• [Stored data]:
· · · · ·

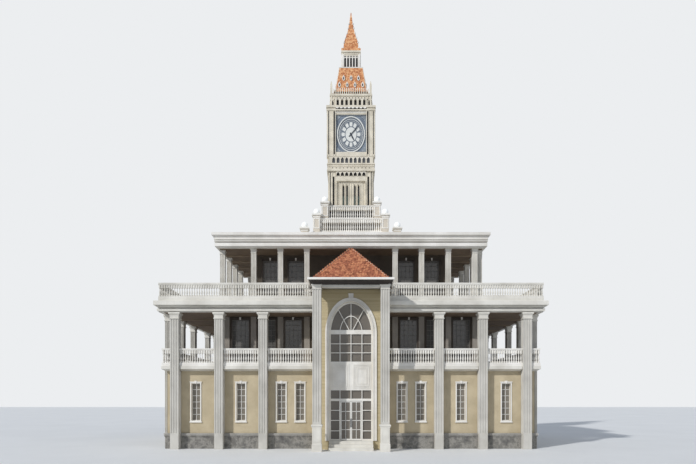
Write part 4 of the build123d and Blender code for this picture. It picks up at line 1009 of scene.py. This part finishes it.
# How far a sheet of painted shade, standing for a dark hollow, stands out of its wall
thin = 0.004
arch_spots = spread(-0.84, 0.84, 7)
carving, scallops, panes, shade_sheets = [Batch() for _ in range(4)]
# On the batch of dark sheets, the rows are painted shade in slots, grooves and under mouldings
TOWER_BLOCKS = (
    (stage_half, carving, paired(*strips(18.72, 21.62, (1.02, 0.04, 0.05), (1.16, 0.04, 0.03),
                                         (1.41, 0.03, 0.02), (1.525, 0.05, 0.02)))),
    (stage_half, shade_sheets, paired((1.04, 1.14, 18.8, 21.6, 0, thin), (1.44, 1.485, 18.8, 21.6, 0, thin))
     + centred((1.0, 21.72, 21.84, 0, 0.006), (1.0, 21.585, 21.62, 0, 0.006))),
    (stage_half, scallops, centred((1.02, 21.5, 21.54, 0, 0.04))),
    (arcade_half, panes, centred((1.4, 18.235, 18.65, 0, thin))),
    (band_half, carving, centred((1.5, 18.04, 18.07, 0, 0.02), (1.5, 17.985, 18.0, 0, 0.02))),
    (shaft_half, carving, centred((0.96, 17.12, 17.4, 0, 0.02), (0.97, 17.395, 17.42, 0, 0.03),
                                  (0.97, 17.08, 17.12, 0, 0.07))
     + paired((0.935, 0.97, 14.76, 17.08, 0, 0.07),
              *strips(14.5, 17.7, (1.035, 0.05, 0.03), (1.235, 0.05, 0.03), (1.4, 0.04, 0.02)))),
    (shaft_half, shade_sheets, centred((0.98, 17.4, 17.715, 0, thin))
     + paired((1.33, 1.375, 14.6, 17.7, 0, thin), (1.08, 1.19, 14.8, 17.38, -0.049, -0.044))),
    (lancet_half, carving, strips(14.76, 16.98, *[(u, 0.032, 0.035)
                                                  for u in [0] + mirrored((0.14, 0.378, 0.62, 0.76))])),
    (belfry_half, carving, paired(*strips(21.97, 22.7, (1.28, 0.08, 0.05), (1.1, 0.05, 0.04)))),
    (belfry_half, shade_sheets, centred((1.02, 21.975, 22.5, 0, thin))),
    (lantern_half, scallops, paired((0.49, 0.61, 24.97, 25.88, 0, 0.045))),
    (lantern_half, shade_sheets, centred((0.49, 24.975, 25.67, 0, thin))
     + strips(25.97, 26.0, *[(u, 0.06, thin) for u in spread(-0.48, 0.48, 8)])),
)
for half, batch, rows in TOWER_BLOCKS:
    for at in tower_faces(half):
        face_boxes(batch, at, rows)

# Facings with pointed openings, and a rim round each arch
ARCADES = (
    # face, batch, half width, levels, middles, widths and rise of the arches, distance out, band over them
    (arcade_half, carving, 1.44, 18.23, 18.66, [-1.13] + arch_spots + [1.13], 0.19, 0.15, 0.075, 0.03),
    (shaft_half, carving, 0.98, 17.42, 17.715, arch_spots, 0.2, 0.13, 0.06, 0.05),
    (belfry_half, carving, 1.04, 21.975, 22.52, spread(-0.87, 0.87, 7), 0.16, 0.1, 0.075, 0.02),
    (lantern_half, scallops, 0.49, 24.975, 25.69, spread(-0.39, 0.39, 5), 0.13, 0.08, 0.03, 0.015),
)
for face_half, batch, half, z0, z1, spots, width, rise, proud, band in ARCADES:
    edges = [-half] + [u + t for u in spots for t in (-width / 2, width / 2)] + [half]
    for at in tower_faces(face_half):
        face_boxes(batch, at, [(a, b, z0, z1, thin, proud) for a, b in zip(edges[::2], edges[1::2])])
        for u in spots:
            arch, rim = [[(u + grow * width / 2 * t, z1 - band - rise + grow * rise * (1 - abs(t)) ** 0.6)
                          for t in spread(-1, 1, 9)] for grow in (1, 1.2)]
            ribbon(batch, at, arch, [(a, z1) for a, _ in arch], thin, proud)
            ribbon(scallops, at, arch, rim, proud, proud + 0.02)

# Small gables as triangles of painted shade
for face_half, spots, half, z0, z1, proud in (
        (band_half, spread(-1.2, 1.2, 11), 0.05, 17.9, 17.96, thin),
        (belfry_half, spread(-0.9, 0.9, 10), 0.055, 22.565, 22.64, 0.006)):
    for at, u in face_spots(face_half, spots):
        face_prism(shade_sheets, at, [(u - half, z0), (u + half, z0), (u, z1)], 0, proud)

# Scallops under the clock stage's cornice, rims of the lancets, and belfry slots and round eyes of the
# lantern in painted shade
for at, u in face_spots(stage_half, spread(-0.9, 0.9, 8)):
    face_prism(scallops, at, oval(u, 21.84, 0.1, -0.075, 8, math.pi), 0.006, 0.06)
for at, u in face_spots(lancet_half, (-0.5, -0.255, 0.255, 0.5)):
    hole, rim = lancet_outline(u, 0.125, 15.38, 16.93), lancet_outline(u, 0.165, 15.36, 16.97)
    ribbon(carving, at, hole + hole[:1], rim + rim[:1], 0, 0.03)
for at, u in face_spots(belfry_half, (-1.19, 1.19)):
    face_prism(shade_sheets, at, lancet_outline(u, 0.1, 22.02, 22.38), 0, thin)
for at, u in face_spots(lantern_half, spread(-0.39, 0.39, 5)):
    disc(shade_sheets, at, u, 25.76, 0.05, 0.05, 0, thin, 12)
    oval_ring(scallops, at, u, 25.76, (0.05, 0.05), (0.07, 0.07), 0, 0.02, 12)

# White bands over the roofs' feet, and painted shade behind the shaft's foot and the rail
for half, z0, z1 in ((0.78, 24.88, 24.96), (1.24, 22.8, 22.835)):
    scallops.moulding(0, tower_y, half, half, [(0, z0), (0.02, z0 + 0.015), (0.02, z1 - 0.015), (0, z1)])
shade_sheets.moulding(0, tower_y, 1.447, 1.447, [(0, 14.47), (0, 15.1)])
shade_sheets.moulding(0, tower_y, 1.235, 1.235, [(0, 22.84), (-0.15, 23.16)])
carving.build("tower_carving", cream, slot="tower_stone")
scallops.build("tower_white_carving", white_crisp, slot="white_trim")
# The grey sheets behind the arcade's openings are painted shade
panes.build("arcade_painted_shade", arcade_shade_grey)
shade_sheets.build("tower_painted_shade", painted_shade_dark)


def half_at(shape, level):
    """Half width of a roof at a level, from its half widths and levels."""
    for (h0, z0), (h1, z1) in zip(shape, shape[1:]):
        if z0 <= level <= z1:
            return h0 + (h1 - h0) * (level - z0) / (z1 - z0)


# Dormers on the lower roof: white oval frames round an eye of painted shade, each with a small point
dormers, dormer_eye_shade = Batch(), Batch()
for level, spots in ((23.62, (-0.77, -0.26, 0.26, 0.77)), (24.1, (-0.49, 0, 0.49))):
    for at, u in face_spots(half_at(TOWER_ROOF, level - 0.12) + 0.04, spots):
        oval_ring(dormers, at, u, level, (0.04, 0.095), (0.088, 0.155), -0.06, 0.02, 16)
        face_prism(dormers, at, [(u - 0.045, level + 0.13), (u + 0.045, level + 0.13), (u, level + 0.24)],
                   -0.05, 0.005)
        disc(dormer_eye_shade, at, u, level, 0.041, 0.096, -0.05, 0, 12)
dormers.build("roof_dormers", white_crisp, slot="white_trim")
dormer_eye_shade.build("dormer_eye_shade", painted_shade_dark)

# White crockets up the four edges of the spire, and points on the rail posts
crockets = Batch()
for level in (26.34, 26.72, 27.1, 27.48, 27.86, 28.2):
    for x, y in tower_corners(half_at(SPIRE, level + 0.04) + 0.01):
        crockets.turned(x, y, [(0.055 * r, level + 0.16 * t) for r, t in (
            (0.2, 0), (0.8, 0.15), (1, 0.4), (0.75, 0.7), (0.12, 1))], 8)
rail_post = 1.29
for u in spread(-1.13, 1.13, 17):
    for s in (-rail_post, rail_post):
        for x, y in ((u, tower_y + s), (s, tower_y + u)):
            crockets.moulding(x, y, 0, 0, [(0.03, 23.2), (0.004, 23.29)])
crockets.build("crockets_and_rail_points", white_crisp, slot="white_trim")

# Podium: necks, caps and ball finials of the piers, frames on the upper ones, and mouldings of the steps
ball_radius, ball_lift = 0.208, 0.175
ball_turns = [math.pi * (k / 10 - 0.5) * 0.98 for k in range(1, 11)]
podium_trim, balls = Batch(), Batch()
for centre, top in PIERS:
    for x, y in tower_corners(centre):
        podium_trim.moulding(x, y, 0, 0, [(0.215, top - 0.24), (0.232, top - 0.22), (0.232, top - 0.17),
                                          (0.215, top - 0.15)])
        podium_trim.turned(x, y, [(0.13, top - 0.002), (0.13, top + 0.02), (0.09, top + 0.04)], 16)
        podium_trim.moulding(x, y, 0, 0, [(0.25, top - 0.12), (0.3, top - 0.09), (0.3, top - 0.02),
                                          (0.27, top + 0.005)])
        balls.turned(x, y, [(ball_radius * math.cos(a), top + ball_lift + ball_radius * math.sin(a))
                            for a in ball_turns], 20)
        if centre != PIERS[0][0]:
            for u, at in ((x, front_at(y - pier_half)), (x, rear_at(y + pier_half)),
                          (y, right_at(x + pier_half)), (y, left_at(pier_half - x))):
                rows = frame_rows(u - 0.2, u + 0.2, top - 0.94, top - 0.27, 0.06, -0.002, 0.02)
                face_boxes(podium_trim, at, rows)
for half, z in ((2.45, 13.45), (1.8, 14.45)):
    podium_trim.moulding(0, tower_y, half, half, [(0.002, z - 0.14), (0.03, z - 0.12), (0.03, z - 0.06),
                                                  (0.05, z - 0.05), (0.05, z), (0.0, z + 0.004)])
podium_trim.build("podium_mouldings", white_crisp, slot="white_trim")
# A faint emission on the ball finials: a painted glow, though they are no lamps
glowing_globe = Shader("white_globe_painted_glow", 0.3, Base_Color=colour(250, 250, 246), Emission_Strength=0.12)
balls.build("ball_finials", glowing_globe.material, smooth=True, slot="white_trim")

# Floor, light and camera
scene = bpy.context.scene
floor_size = 160
floor_mesh = bpy.data.meshes.new("floor")
floor_mesh.from_pydata(rect_loop(-floor_size, -floor_size, floor_size, floor_size, 0), [], [(0, 1, 2, 3)])
floor = bpy.data.objects.new("floor", floor_mesh)
scene.collection.objects.link(floor)
floor_shade = Shader("pale_floor", 0.9)
floor_mesh.materials.append(floor_shade.finish(
    floor_shade.ramp(floor_shade.noise(0.2), (0.2, (226, 226, 224)), (0.8, (234, 234, 232)))))


def sun(name, azimuth, elevation, strength, angle):
    """azimuth 0 shines from the camera's side along +Y, and positive from the left."""
    lamp = bpy.data.lights.new(name, "SUN")
    lamp.energy = strength
    lamp.angle = math.radians(angle)
    made = bpy.data.objects.new(name, lamp)
    made.rotation_euler = (math.radians(90 - elevation), 0, math.radians(-azimuth))
    scene.collection.objects.link(made)


sun("key", 44, 31, 2.45, 2)
sun("fill", -50, 30, 0.3, 40)

# World: a pale backdrop for camera, transmission and glossy rays, and a bluish light for all others
scene.view_settings.view_transform = "Standard"
world = bpy.data.worlds.new("studio")
scene.world = world
world.use_nodes = True
tree = world.node_tree
tree.nodes.clear()
seen = add_node(tree, "ShaderNodeBackground", {0: colour(236, 238, 240)}).outputs[0]
lit = add_node(tree, "ShaderNodeBackground", {0: colour(198, 212, 234), 1: 0.48}).outputs[0]
paths = add_node(tree, "ShaderNodeLightPath").outputs
direct = paths["Is Camera Ray"]
for ray in ("Is Transmission Ray", "Is Glossy Ray"):
    direct = add_node(tree, "ShaderNodeMath", {0: direct, 1: paths[ray]}, operation="MAXIMUM").outputs[0]
chosen = add_node(tree, "ShaderNodeMixShader", {0: direct, 1: lit, 2: seen}).outputs[0]
add_node(tree, "ShaderNodeOutputWorld", {0: chosen})

lens = bpy.data.cameras.new("camera")
lens.sensor_width = sensor_width
lens.lens = sensor_width * focal_pixels / image_width
lens.shift_x = (image_width / 2 - vanishing_x) / image_width
lens.shift_y = (vanishing_y - image_height / 2) / image_width
lens.clip_end = 1000
camera = bpy.data.objects.new("camera", lens)
camera.location = (0, -camera_distance, eye_height)
camera.rotation_euler = (math.radians(90), 0, 0)
scene.collection.objects.link(camera)
scene.camera = camera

· · · · ·

• [Objective]:
Each line of the material that holds the string "scene" counts once; give the total alone.

• [Task response]:
8